In the receiver we see the most obvious modifications, as a result of the higher pressure 7.92mm round the action has been reinforced with a large metal bar, fitted into the slot once occupied by the magazine cutoff. This bar, along with the receiver itself and the bolt, were issued a new serial number by the Turks, and the bolt head has been altered to ride along the bar, and has a new extractor fitted. The chamber face was marked with the typical Ankara markings, and also notched to allow loading of the longer cartridges, in much the same manner as that of the M1903 and M1893 Mauser conversions often encountered today. A collar has been fitted to help retain the half length handguard as well. The stripper clip guide has also been modified to take Mauser charger clips, and shaved to not obstruct the lower rear sights. The original ten round magazine has been removed, and in it’s place is an internal steel box with feed lips, mated with a Mauser style floorplate and follower assembly. It is possible that it is modified from an M1893, as it appears similar, but I have not been able to verify this. The floorplate is retained by the old magazine catch, which has been altered to eliminate the spur inside the trigger guard. The butt assemble appears completely unaltered, and the original SMLE safety is still used.

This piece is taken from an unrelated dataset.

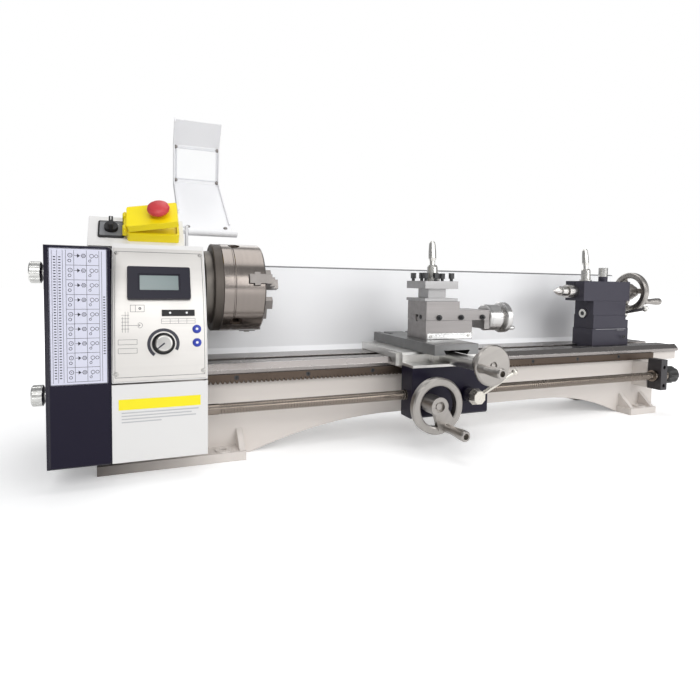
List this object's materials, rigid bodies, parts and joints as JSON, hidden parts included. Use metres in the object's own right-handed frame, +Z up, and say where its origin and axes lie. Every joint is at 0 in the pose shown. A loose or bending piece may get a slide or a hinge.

The rifle takes a standard post-war Turkish Mauser bayonet, but I have acquired a modified Pattern 1907 bayonet for it. Using a standard Turk scabbard and fitted with a Turkish style muzzle ring, this too retains many British markings and features. Originally made by Wilkinson and bearing a unit mark for the Norfolk Regiment.

I acquired this rifle at a gun show, along with a copy of correspondence between the former owner and Ian Skennerton about the rifle. The former owner refers to this as being one of a lot of 24 that came in through Century Arms, although Mr. Skennerton confirms to know of at least three lots to have come in. Like all reported “Enfausers”, this is import marked as an M1893 Mauser.